Tailoring Li6PS5Br ionic conductivity and understanding of its role in cathode mixtures for high performance all-solid-state Li–S batteries

Abstract

The ultrafast ionic conductivity of Li₆PS₅Br, which is higher than 1 mS cm⁻¹ at room temperature, makes it an attractive candidate electrolyte for the all-solid-state Li–S battery. A simple synthesis route with an easy scale up process is critical for practical applications. In this work, the highest room temperature ionic conductivity (2.58 × 10⁻³ S cm⁻¹) of Li₆PS₅Br is obtained by an optimal annealing temperature in a simple solid-state reaction method. Neutron diffraction and XRD show that the origin of the highest ionic conductivity is due to the higher purity, smaller mean lithium ion jumps and the optimal Br ordering over 4a and 4c sites. All-solid-state Li–S batteries using a S–C composite cathode in combination with the optimized Li₆PS₅Br electrolyte and Li–In anode show high (dis)charge capacities.
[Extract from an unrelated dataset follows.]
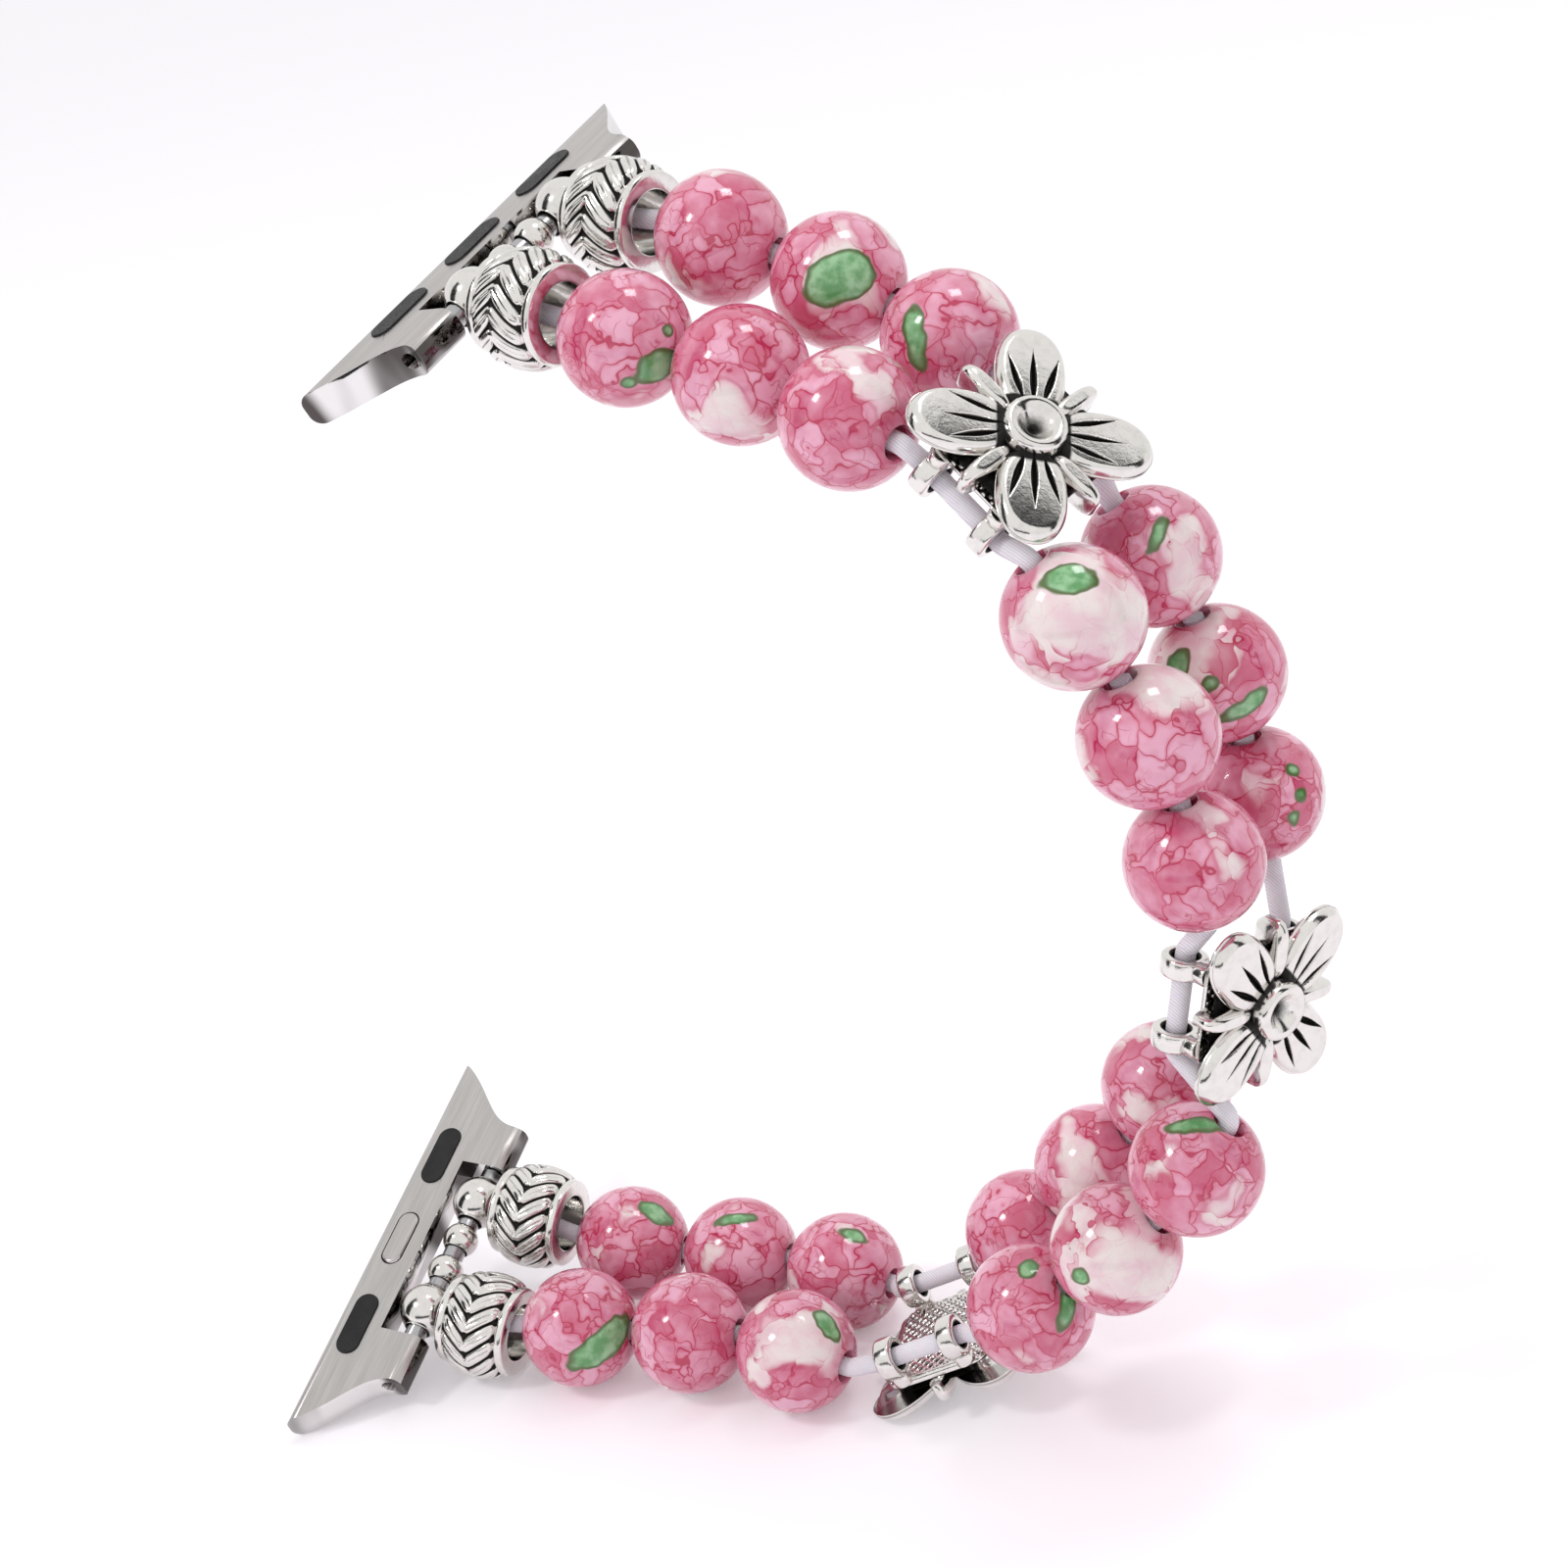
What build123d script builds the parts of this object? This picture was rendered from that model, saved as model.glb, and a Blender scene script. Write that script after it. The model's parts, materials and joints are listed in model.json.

Different cycling modes (charge–discharge and discharge–charge) reveal that the capacity of the S–C–Li₆PS₅Br/Li₆PS₅Br/Li–In battery arises from both the active S–C composite and the Li₆PS₅Br in the cathode mixture. The contribution of the latter is verified from all-solid-state batteries using Li₆PS₅Br and its analogues as active materials. Ex situ XRD and electrochemical performance results show that the contribution of capacity from Li₆PS₅Br in the cathode mixture may be associated with the decomposition product Li₂S, while the Li₆PS₅Br in the bulk solid electrolyte layer is stable during cycling.